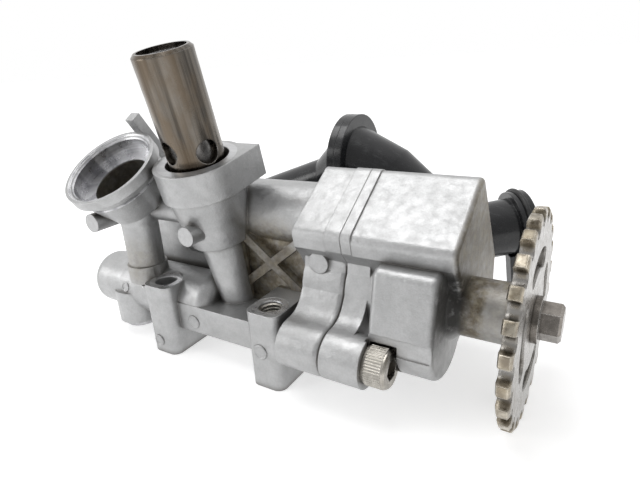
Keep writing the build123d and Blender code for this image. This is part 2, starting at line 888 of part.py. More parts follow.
def make_sprocket():
    """Chain sprocket with a rim bevelled on both sides."""
    with BuildPart() as sprocket:
        with BuildSketch(across(sprocket_seat_x)):
            with Locations((shaft_y, shaft_z)):
                add(wheel_outline())
        extrude(amount=sprocket_thickness)
        with BuildSketch(Plane.XZ.offset(-shaft_y)):
            with BuildLine():
                Polyline(
                    (sprocket_seat_x, shaft_z),
                    (sprocket_seat_x, shaft_z + sprocket_radius - rim_bevel),
                    (sprocket_seat_x + rim_bevel / 2, shaft_z + sprocket_radius),
                    (sprocket_outer_x - rim_bevel / 2, shaft_z + sprocket_radius),
                    (sprocket_outer_x, shaft_z + sprocket_radius - rim_bevel),
                    (sprocket_outer_x, shaft_z),
                    close=True,
                )
            make_face()
        revolve(axis=Axis((0, shaft_y, shaft_z), (1, 0, 0)), mode=Mode.INTERSECT)
    return save(sprocket.part, "sprocket")


def make_sprocket_bolt():
    with BuildPart() as bolt:
        with BuildSketch(across(sprocket_outer_x)):
            with Locations((shaft_y, shaft_z)):
                Circle(bolt_radius - side_gap)
        extrude(amount=-bolt_length)
        with BuildSketch(across(sprocket_outer_x)):
            with Locations((shaft_y, shaft_z)):
                Circle(bolt_flange_radius)
        extrude(amount=bolt_flange)
        with BuildSketch(across(sprocket_outer_x + bolt_flange)):
            with Locations((shaft_y, shaft_z)):
                RegularPolygon(bolt_across_flats / 2, 6, major_radius=False, rotation=bolt_turn)
        extrude(amount=bolt_head - bolt_flange)
        chamfer(bolt.faces().sort_by(Axis.X)[-1].edges(), bolt_bevel)
    return save(bolt.part, "sprocket_bolt")


def make_cover_screws():
    """Socket-head screws that hold the cover, heads toward the sprocket."""
    with BuildPart() as screws:
        with BuildSketch(across(lug_right_x)):
            add(lug_screws_outline(screw_radius - side_gap))
        extrude(amount=-screw_length)
        with BuildSketch(across(lug_right_x)):
            add(lug_screws_outline(screw_head_radius))
        extrude(amount=screw_head_height)
        chamfer(screws.faces().group_by(Axis.X)[-1].edges(), screw_head_bevel)
        with BuildSketch(across(lug_right_x + screw_head_height)):
            with Locations(*lug_places):
                RegularPolygon(hex_socket_flats / 2, 6, major_radius=False)
        extrude(amount=-hex_socket_depth, mode=Mode.SUBTRACT)
    return save(screws.part, "cover_screws")


def make_dowels():
    with BuildPart() as dowels:
        with BuildSketch(across(parting_x - dowel_length / 2 + side_gap)):
            with Locations(*dowel_places):
                Circle(dowel_radius)
                Circle(screw_hole_radius, mode=Mode.SUBTRACT)
        extrude(amount=dowel_length - 2 * side_gap)
    return save(dowels.part, "locating_dowels")


def make_relief_sleeve():
    """Steel sleeve of the relief valve: feed seat below, side ports, open top."""
    with BuildPart() as sleeve:
        with BuildSketch(axial_section(valve_axis)):
            with BuildLine():
                Polyline(
                    (sleeve_feed_radius, -sleeve_seat_depth),
                    (sleeve_radius, -sleeve_seat_depth),
                    (sleeve_radius, sleeve_height - sleeve_rim),
                    (sleeve_radius - sleeve_rim, sleeve_height),
                    (sleeve_bore_radius, sleeve_height),
                    (sleeve_bore_radius, piston_seat),
                    (sleeve_feed_radius, piston_seat),
                    close=True,
                )
            make_face()
        revolve(axis=Axis(valve_axis.origin, valve_axis.z_dir))
        with BuildSketch(valve_axis.offset(-sleeve_seat_depth + o_ring_rise - o_ring_wire)):
            Circle(sleeve_radius + overrun)
            Circle(sleeve_radius - 2 * o_ring_wire + slip_gap, mode=Mode.SUBTRACT)
        extrude(amount=2 * o_ring_wire, mode=Mode.SUBTRACT)
        with BuildSketch(valve_axis.offset(clip_height - clip_wire)):
            Circle(clip_seat_radius)
        extrude(amount=2 * clip_wire, mode=Mode.SUBTRACT)
        for turn in (port_turn, port_turn + quarter_turn):
            spoke = valve_axis.rotated((0, 0, turn)).offset(port_height)
            with BuildSketch(Plane(origin=spoke.origin, x_dir=spoke.z_dir, z_dir=spoke.x_dir)):
                Circle(port_radius)
            extrude(amount=sleeve_radius + overrun, both=True, mode=Mode.SUBTRACT)
    return save(sleeve.part, "relief_sleeve")


def make_relief_piston():
    with BuildPart() as piston:
        with BuildSketch(valve_axis.offset(piston_seat)):
            Circle(sleeve_bore_radius - running_gap)
        extrude(amount=piston_length)
        with BuildSketch(valve_axis.offset(piston_seat + piston_crown)):
            Circle(sleeve_bore_radius - running_gap - piston_wall)
        extrude(amount=piston_length, mode=Mode.SUBTRACT)
    return save(piston.part, "relief_piston")


def make_relief_spring():
    """Coil spring between the piston's crown and the spring seat."""
    room = side_gap + spring_wire
    length = spring_top - piston_seat - piston_crown - 2 * room
    start = valve_axis.offset(piston_seat + piston_crown + room)
    with BuildPart() as spring:
        with BuildLine():
            coil = Helix(
                length / spring_turns,
                length,
                spring_radius,
                center=start.origin,
                direction=start.z_dir,
            )
        with BuildSketch(Plane(origin=coil @ 0, z_dir=coil % 0)):
            Circle(spring_wire)
        sweep(is_frenet=True)
    return save(spring.part, "relief_spring")


def make_spring_seat():
    with BuildPart() as seat:
        with BuildSketch(valve_axis.offset(spring_top)):
            Circle(sleeve_bore_radius - slip_gap)
            Circle(spring_seat_hole, mode=Mode.SUBTRACT)
        extrude(amount=spring_seat_thickness)
    return save(seat.part, "spring_seat")


def make_seat_clip():
    """Open wire ring that holds the spring seat in the sleeve."""
    with BuildPart() as clip:
        with BuildSketch(valve_axis.offset(clip_height - clip_wire + side_gap)):
            Circle(clip_seat_radius - side_gap)
            Circle(clip_seat_radius - clip_width, mode=Mode.SUBTRACT)
            with Locations((0, -clip_seat_radius)):
                Rectangle(clip_width, clip_seat_radius, mode=Mode.SUBTRACT)
        extrude(amount=2 * (clip_wire - side_gap))
    return save(clip.part, "seat_clip")


def ring_on(plane, radius, wire, name):
    """Round ring of round section about a plane's axis."""
    with BuildPart() as ring:
        with BuildSketch(axial_section(plane)):
            with Locations((radius, 0)):
                Circle(wire)
        revolve(axis=Axis(plane.origin, plane.z_dir))
    return save(ring.part, name)


def make_gallery_plug():
    """Core plug pressed into the boss under the gallery's closed end."""
    with BuildPart() as plug:
        with BuildSketch(Plane.XY.offset(plug_boss_foot - plug_drop)):
            with Locations((plug_boss_x, plug_boss_y)):
                Circle(plug_radius)
        extrude(amount=plug_depth + plug_drop)
        fillet(plug.faces().sort_by(Axis.Z)[0].edges(), plug_round)
    return save(plug.part, "gallery_plug")


def round_on(plane, radius):
    """Disc about a plane's origin."""
    with BuildSketch(plane, mode=Mode.PRIVATE) as disc:
        Circle(radius)
    return disc.sketch


def strainer_face(x):
    """Section plane through the strainer's middle line at a given X."""
    return Plane(origin=(x, strainer_y, strainer_z), z_dir=(1, 0, 0))


def make_strainer_outlet():
    """Pump-side half of the suction pipe: strainer flange, funnel and elbow."""
    back = strainer_face(strainer_x - strainer_flange)
    recess = strainer_face(strainer_x - mesh_thickness)
    middle = strainer_face(strainer_x)
    run = elbow_y - socket_mouth_y + socket_depth
    with BuildPart() as outlet:
        extrude(round_on(back, strainer_radius), amount=strainer_flange)
        loft([round_on(back, funnel_radius), round_on(outlet_knee, pipe_radius)])
        loft([round_on(outlet_knee, pipe_radius), round_on(outlet_end, pipe_radius)])
        with Locations(elbow):
            Sphere(pipe_radius)
        with BuildSketch(Plane.XZ.offset(-elbow_y)):
            with Locations((socket_x, socket_z)):
                Circle(pipe_radius)
        extrude(amount=run)
        # Hollow of the pipe and the seat of the mesh
        extrude(
            round_on(recess, strainer_radius - strainer_wall),
            amount=mesh_thickness,
            mode=Mode.SUBTRACT,
        )
        loft(
            [
                round_on(middle, funnel_radius - strainer_wall),
                round_on(outlet_knee, pipe_bore_radius),
            ],
            mode=Mode.SUBTRACT,
        )
        loft(
            [round_on(outlet_knee, pipe_bore_radius), round_on(outlet_end, pipe_bore_radius)],
            mode=Mode.SUBTRACT,
        )
        with Locations(elbow):
            Sphere(pipe_bore_radius, mode=Mode.SUBTRACT)
        with BuildSketch(Plane.XZ.offset(-elbow_y)):
            with Locations((socket_x, socket_z)):
                Circle(pipe_bore_radius)
        extrude(amount=run, mode=Mode.SUBTRACT)
    return save(outlet.part, "strainer_outlet")


def make_strainer_inlet():
    """Outer half of the suction pipe: strainer flange, funnel, spigot, collar and strut."""
    middle = strainer_face(strainer_x)
    front = strainer_face(strainer_x + strainer_flange)
    collar = spigot_axis.offset(spigot_length)
    groove = collar.offset(collar_length / 2 - groove_width / 2)
    spigot_bore = spigot_radius - strainer_wall
    with BuildPart() as inlet:
        extrude(round_on(middle, strainer_radius), amount=strainer_flange)
        loft([round_on(front, funnel_radius), round_on(inlet_knee, spigot_radius)])
        loft([round_on(inlet_knee, spigot_radius), round_on(spigot_axis, spigot_radius)])
        extrude(round_on(spigot_axis, spigot_radius), amount=spigot_length)
        extrude(round_on(collar, collar_radius), amount=collar_length)
        with BuildSketch(collar):
            with Locations((strut_side, strut_thickness - collar_radius - strut_length / 2)):
                Rectangle(strut_width, strut_length)
        extrude(amount=-strut_thickness)
        with BuildSketch(groove):
            Circle(collar_radius + overrun)
            Circle(collar_radius - groove_depth, mode=Mode.SUBTRACT)
        extrude(amount=groove_width, mode=Mode.SUBTRACT)
        # Hollow of the pipe
        loft(
            [round_on(middle, funnel_radius - strainer_wall), round_on(inlet_knee, spigot_bore)],
            mode=Mode.SUBTRACT,
        )
        loft(
            [round_on(inlet_knee, spigot_bore), round_on(spigot_axis, spigot_bore)],
            mode=Mode.SUBTRACT,
        )
        bore_length = spigot_length + collar_length + overrun
        extrude(round_on(spigot_axis, spigot_bore), amount=bore_length, mode=Mode.SUBTRACT)
    return save(inlet.part, "strainer_inlet")


def make_strainer_mesh():
    recess = strainer_face(strainer_x - mesh_thickness)
    with BuildPart() as mesh:
        extrude(round_on(recess, strainer_radius - strainer_wall - slip_gap), amount=mesh_thickness)
    return save(mesh.part, "strainer_mesh")


os.makedirs("parts", exist_ok=True)
make_body()
make_cover()
make_shaft()
make_drive_pin()
make_bushes()
make_inner_rotor()
make_outer_rotor()
make_sprocket()
make_sprocket_bolt()
make_cover_screws()
make_dowels()
make_relief_sleeve()
make_relief_piston()
make_relief_spring()
make_spring_seat()
make_seat_clip()
make_gallery_plug()
make_strainer_outlet()
make_strainer_inlet()
make_strainer_mesh()
ring_on(
    valve_axis.offset(-sleeve_seat_depth + o_ring_rise),
    sleeve_radius - o_ring_wire + slip_gap / 2,
    o_ring_wire - slip_gap / 2,
    "valve_o_ring",
)
ring_on(
    spigot_axis.offset(spigot_length + collar_length / 2),
    collar_radius - groove_depth + o_ring_wire,
    o_ring_wire - side_gap,
    "spigot_o_ring",
)
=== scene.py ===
"""Looks of the engine oil pump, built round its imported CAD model.

Metres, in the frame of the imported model: X along the drive shaft towards the sprocket,
Y away from the front mounting bosses, Z up from the feet. The constants hold millimetres,
degrees and shares where nothing else is said, and MM turns millimetres into metres.
"""

import json
from math import cos, pi, radians, sin

import bmesh
import bpy
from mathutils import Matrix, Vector


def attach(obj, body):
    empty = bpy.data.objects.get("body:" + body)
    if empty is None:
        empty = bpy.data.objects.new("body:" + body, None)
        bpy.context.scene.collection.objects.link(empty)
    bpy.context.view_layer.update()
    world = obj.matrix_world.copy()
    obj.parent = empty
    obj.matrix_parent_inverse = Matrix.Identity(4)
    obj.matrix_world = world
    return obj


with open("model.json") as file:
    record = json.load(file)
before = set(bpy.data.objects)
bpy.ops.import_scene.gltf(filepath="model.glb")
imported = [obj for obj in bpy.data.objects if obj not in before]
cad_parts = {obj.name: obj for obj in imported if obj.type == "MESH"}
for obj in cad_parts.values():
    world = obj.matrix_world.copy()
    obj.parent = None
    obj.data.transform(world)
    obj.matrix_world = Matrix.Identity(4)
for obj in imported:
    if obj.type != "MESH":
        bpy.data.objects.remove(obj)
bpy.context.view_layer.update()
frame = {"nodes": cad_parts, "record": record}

MM = 0.001
NODES = frame["nodes"]

# Axes of the model
SHAFT_Y = 16.7
SHAFT_Z = 26.0
VALVE_BASE = (-4.6, 5.3, 61.0)
VALVE_TILT = 13.0
CUP_BASE = (-29.5, -5.0, 59.5)
CUP_TILT = 33.5
BOSS_X = 20.15
BOSS_HEIGHT = 23.0

# Zones about those axes: radius, middle along the axis, half length, blur of each
CUP_BORE = (12.7, -2.9, 3.05, 0.1, 0.05)
CUP_RIM = (13.5, 0.0, 0.3, 0.1, 0.05)
CUP_THROAT = (9.2, -10.5, 4.2, 0.4, 0.4)
VALVE_SEAT = (11.4, 0.0, 0.2, 0.1, 0.05)
BOSS_TOP = (5.1, BOSS_HEIGHT, 0.3, 0.1, 0.1)
SLEEVE_INSIDE_RADIUS = 7.3
TOOTH_ROOT_RADIUS = 23.2

# Stains, and the painted black shadow at the neck's root: place, where the fall-off starts and
# ends, strength
WEB_STAIN = ((11.0, 13.5, 27.0), 9.0, 21.0, 0.95)
CUP_STAIN = ((-30.0, -1.0, 28.0), 3.0, 11.0, 0.4)
NECK_SHADOW = ((66.5, 6.5, 30.0), 6.0, 13.5, 0.95)
THROAT_STAIN = 0.9
# Strengths of the painted shade in the throat and on the web's ribs
THROAT_SHADE = 0.6
RIB_SHADE = 0.35
# Where they begin and end along X or Y, from nothing to full
WEB_FRONT = (10.3, 11.0)
RIB_BACK = (11.9, 11.2)
NECK_ROOT = (67.4, 69.4)
NECK_SHADOW_LEFT = (64.5, 66.5)
NECK_SHADOW_RIGHT = (71.5, 68.0)
NECK_PATCH_BACK = (17.0, 10.5)
# Bare patch on the neck and seam between the castings: middle along X, half width, blur
NECK_PATCH = (76.4, 2.6, 1.2)
NECK_PATCH_SHARE = 0.55
PARTING_SEAM = (40.0, 0.09, 0.05)

# Pieces
SCREW_PLACES = [(-2.4, 15.6), (37.0, 17.5), (38.5, 41.0)]
SCREW_HEAD_START = 50.6
SCREW_HEAD_RADIUS = 5.0
KNURLS = 46
KNURL_DEPTH = 0.17
KNURL_FOOT = 0.02
KNURL_SINK = 0.2
KNURL_START = 0.5
KNURL_END = 5.2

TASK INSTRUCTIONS
Give again only the lines that run from the line with "obj.matrix_world = Matrix.Identity(4)" to the line with "BOSS_HEIGHT = 23.0". Include both of those lines exactly as written.

RESULT BELOW
    obj.matrix_world = Matrix.Identity(4)
for obj in imported:
    if obj.type != "MESH":
        bpy.data.objects.remove(obj)
bpy.context.view_layer.update()
frame = {"nodes": cad_parts, "record": record}

MM = 0.001
NODES = frame["nodes"]

# Axes of the model
SHAFT_Y = 16.7
SHAFT_Z = 26.0
VALVE_BASE = (-4.6, 5.3, 61.0)
VALVE_TILT = 13.0
CUP_BASE = (-29.5, -5.0, 59.5)
CUP_TILT = 33.5
BOSS_X = 20.15
BOSS_HEIGHT = 23.0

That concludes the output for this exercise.